We also believe that the revision to Rule 2-01(b) of the SEC's Reg. S-X that became effective about two years ago was arbitrary and ill-advised with particular regard to the limitation it placed on permissible internal audit services based on the size of the auditee entity. As stated above, we agree with the current proposal only in the sense that we believe that any restriction on internal audit services to be rendered by independent auditors should be based on the nature of the services and their resultant potential for influencing audit judgments, not the size of the entity.
Our specific concern
Our most direct and specific concern with regard to internal audit services relates to circumstances when internal audit procedures are mandated by regulators, as in the casino gaming industry, and outsourced to independent auditors. Here in Nevada (and in some other jurisdictions), casino gaming operators are subject to regulatory "Minimum Internal Control Standards" among which are requirements for the performance of minimal internal audit tests of the operating effectiveness of such controls. For the smaller casino operations subject to these requirements, the minimum tests of controls necessary to meet the applicable regulatory objectives are all the internal audit work deemed necessary to meet management's objectives as well, and no other internal audit work is performed. Since these minimum tests often do not warrant the full-time employment of even a single internal auditor, the regulations permit outsourcing of this work to the independent auditors, and the licensees often elect to do so. The internal control testing work that we commonly perform for our gaming industry audit clients primarily to meet regulatory requirements are also viewed frequently by management as suitable to meet its objectives and, in our judgment, likewise represents work we would most likely have had to perform anyway to conduct a GAAS audit in this industry. Accordingly, the work serves a dual purpose and therefore represents a substantial cost savings to smaller gaming industry clients because they need not pay for the work to be done twice or alternatively, pay its independent auditors the cost of additional procedures that would be required under SAS 65 to enable reliance on the work of any other internal auditors that might otherwise have been engaged.
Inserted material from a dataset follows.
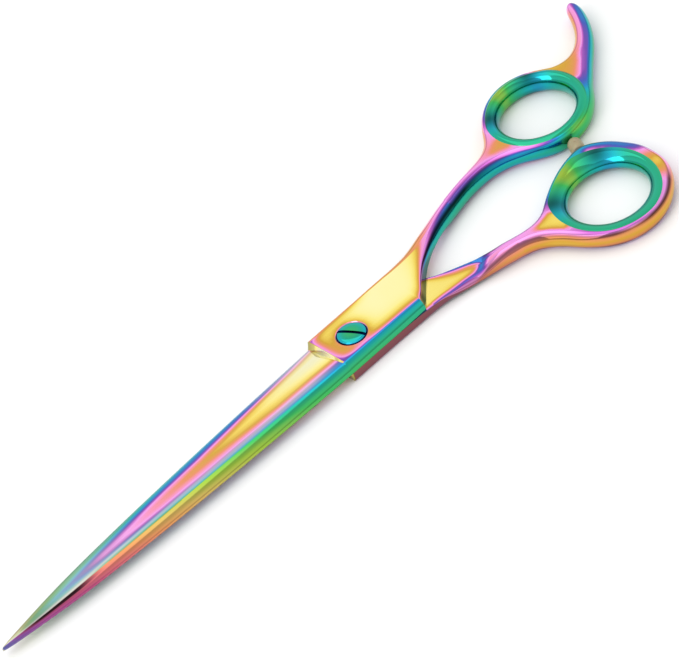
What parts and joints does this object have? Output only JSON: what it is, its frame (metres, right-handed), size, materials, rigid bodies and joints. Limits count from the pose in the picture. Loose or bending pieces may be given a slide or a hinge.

We urge the Commission to consider the foregoing and to reach a conclusion that only internal auditing services that are either performed in violation of AICPA Ethics Interpretation 101-13 or operational in nature should be deemed to impair auditor independence and that regulatory auditing, such as described herein, whether characterized as internal auditing or not, should not be restricted in any way other than by Interpretation 101-13.
Appraisal or Valuation Services
We believe the proposed rule on valuation services, providing that independence is impaired by the performance of "[a]ny appraisal service, valuation service or any service involving a fairness opinion or contribution-in-kind report for an audit client, where it is reasonably likely that the results of these services will be subject to audit procedures during an audit of the audit client's financial statements" is quite clear and reasonable, particularly when viewed in the context of the following paragraph:
We also believe that valuation or appraisal services made for income tax purposes ordinarily are reasonably likely to impact the client's financial statements in the tax provision and, therefore, if such is the case, are likely to impair auditor independence.
Audit Committee Communications
Critical Accounting Policies and Practices
In the Commission's releases, the term "critical accounting policies and practices" seems to be used interchangeably with the shorter version (the only one that is defined), "critical accounting policies." If the same understanding of both terms is intended, we would like a clear statement to that effect to rely upon; if not, the intended distinction should be articulated.
We believe that the Commission should clarify in its definition(s) that policies adopted to comply with applicable accounting standards when their adoption or application neither requires "difficult, subjective or complex judgments" nor entails making choices from among available alternatives, even though they may materially impact reported operating results, are not encompassed within the meaning of the term(s).
(See the second paragraph in the next subsection, below, for our comments on the need for written communications.)
We believe that the audit committee's financial oversight responsibilities inherently require it to do its due diligence to enable a pre-issuance approval of the issuer's financial statements for public distribution. We likewise believe that although the extent of such due diligence may be largely based on the judgment of the committee members, at a minimum, all auditor communications mandated by law, regulation or professional standards should be made prior to such approval.
We believe that written communications should be required to eliminate any question or doubt as to what was communicated and when and to mitigate the risk of misunderstanding, we believe that there may be circumstances when it is impractical to properly draft written communications timely to meet meeting schedules and filing deadlines. Accordingly, we believe all audit committee communications mandated by law, regulation or professional standards, including critical accounting policies, should be in writing, and if it is not practical to make such written communications prior to the audit committee's approval for public distribution and filing with the SEC of any financial information, then they may be made orally and followed up in writing within five business days thereafter.
Subject to our comments about the definition of terms in the previous subsection, above, we do not believe any specific instructions regarding the nature of communications are necessary at this time.
As we suggested under Partner Rotation, above, we believe the Commission's proposal on partner compensation does not go far enough because it does not affirm that to be independent, a functional audit partner's performance evaluation and compensation must be based primarily on exercising professional skepticism, standing up to client pressure for what is right, for technical knowledge and proficiency, and generally for doing quality audits, rather than obtaining new business (of any kind, not just nonaudit services) or retaining old business. We believe such a rule could best and should be enforced by requiring that the PCAOB periodic inspection process be developed to include procedures for evaluation of the partner reward system to obtain reasonable assurance of compliance with these principles.